[3D code data]
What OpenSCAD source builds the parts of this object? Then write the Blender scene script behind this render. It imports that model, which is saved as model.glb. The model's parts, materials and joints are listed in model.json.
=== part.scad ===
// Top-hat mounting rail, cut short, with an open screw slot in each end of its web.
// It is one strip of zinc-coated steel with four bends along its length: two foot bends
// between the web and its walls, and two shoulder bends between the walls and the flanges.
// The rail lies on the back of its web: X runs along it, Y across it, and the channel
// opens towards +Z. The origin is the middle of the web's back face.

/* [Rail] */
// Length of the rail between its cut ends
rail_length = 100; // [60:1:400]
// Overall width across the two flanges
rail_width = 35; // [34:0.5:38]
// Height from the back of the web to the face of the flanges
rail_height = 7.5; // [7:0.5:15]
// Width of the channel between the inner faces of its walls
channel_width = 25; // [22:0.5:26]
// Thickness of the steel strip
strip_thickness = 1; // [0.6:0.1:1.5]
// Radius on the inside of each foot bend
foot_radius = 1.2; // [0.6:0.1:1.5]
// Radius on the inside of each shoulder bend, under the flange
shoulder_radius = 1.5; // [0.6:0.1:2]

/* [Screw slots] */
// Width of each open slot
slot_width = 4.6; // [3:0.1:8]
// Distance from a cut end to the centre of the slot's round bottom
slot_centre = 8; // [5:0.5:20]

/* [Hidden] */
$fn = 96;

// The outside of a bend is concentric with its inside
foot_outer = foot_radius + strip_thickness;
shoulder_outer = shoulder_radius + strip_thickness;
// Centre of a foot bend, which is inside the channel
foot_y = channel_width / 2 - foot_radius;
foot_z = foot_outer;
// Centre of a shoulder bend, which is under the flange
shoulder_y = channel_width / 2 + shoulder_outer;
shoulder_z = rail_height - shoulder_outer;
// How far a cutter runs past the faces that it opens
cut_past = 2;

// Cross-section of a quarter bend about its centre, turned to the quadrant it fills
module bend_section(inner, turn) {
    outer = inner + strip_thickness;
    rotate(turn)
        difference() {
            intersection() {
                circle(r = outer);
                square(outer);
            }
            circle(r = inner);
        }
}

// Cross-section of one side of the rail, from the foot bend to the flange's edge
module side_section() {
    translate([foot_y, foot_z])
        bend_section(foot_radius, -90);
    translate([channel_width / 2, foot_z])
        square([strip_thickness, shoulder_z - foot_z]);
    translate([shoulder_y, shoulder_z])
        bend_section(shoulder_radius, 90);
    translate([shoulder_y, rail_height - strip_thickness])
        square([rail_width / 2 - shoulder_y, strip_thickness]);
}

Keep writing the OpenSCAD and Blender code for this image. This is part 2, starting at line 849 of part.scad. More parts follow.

Given task
Reproduce all the data word for word.

Task response
What OpenSCAD source builds the parts of this object? Then write the Blender scene script behind this render. It imports that model, which is saved as model.glb. The model's parts, materials and joints are listed in model.json.
=== part.scad ===
// Top-hat mounting rail, cut short, with an open screw slot in each end of its web.
// It is one strip of zinc-coated steel with four bends along its length: two foot bends
// between the web and its walls, and two shoulder bends between the walls and the flanges.
// The rail lies on the back of its web: X runs along it, Y across it, and the channel
// opens towards +Z. The origin is the middle of the web's back face.

/* [Rail] */
// Length of the rail between its cut ends
rail_length = 100; // [60:1:400]
// Overall width across the two flanges
rail_width = 35; // [34:0.5:38]
// Height from the back of the web to the face of the flanges
rail_height = 7.5; // [7:0.5:15]
// Width of the channel between the inner faces of its walls
channel_width = 25; // [22:0.5:26]
// Thickness of the steel strip
strip_thickness = 1; // [0.6:0.1:1.5]
// Radius on the inside of each foot bend
foot_radius = 1.2; // [0.6:0.1:1.5]
// Radius on the inside of each shoulder bend, under the flange
shoulder_radius = 1.5; // [0.6:0.1:2]

/* [Screw slots] */
// Width of each open slot
slot_width = 4.6; // [3:0.1:8]
// Distance from a cut end to the centre of the slot's round bottom
slot_centre = 8; // [5:0.5:20]

/* [Hidden] */
$fn = 96;

// The outside of a bend is concentric with its inside
foot_outer = foot_radius + strip_thickness;
shoulder_outer = shoulder_radius + strip_thickness;
// Centre of a foot bend, which is inside the channel
foot_y = channel_width / 2 - foot_radius;
foot_z = foot_outer;
// Centre of a shoulder bend, which is under the flange
shoulder_y = channel_width / 2 + shoulder_outer;
shoulder_z = rail_height - shoulder_outer;
// How far a cutter runs past the faces that it opens
cut_past = 2;

// Cross-section of a quarter bend about its centre, turned to the quadrant it fills
module bend_section(inner, turn) {
    outer = inner + strip_thickness;
    rotate(turn)
        difference() {
            intersection() {
                circle(r = outer);
                square(outer);
            }
            circle(r = inner);
        }
}

// Cross-section of one side of the rail, from the foot bend to the flange's edge
module side_section() {
    translate([foot_y, foot_z])
        bend_section(foot_radius, -90);
    translate([channel_width / 2, foot_z])
        square([strip_thickness, shoulder_z - foot_z]);
    translate([shoulder_y, shoulder_z])
        bend_section(shoulder_radius, 90);
    translate([shoulder_y, rail_height - strip_thickness])
        square([rail_width / 2 - shoulder_y, strip_thickness]);
}

Keep writing the OpenSCAD and Blender code for this image. This is part 2, starting at line 849 of part.scad. More parts follow.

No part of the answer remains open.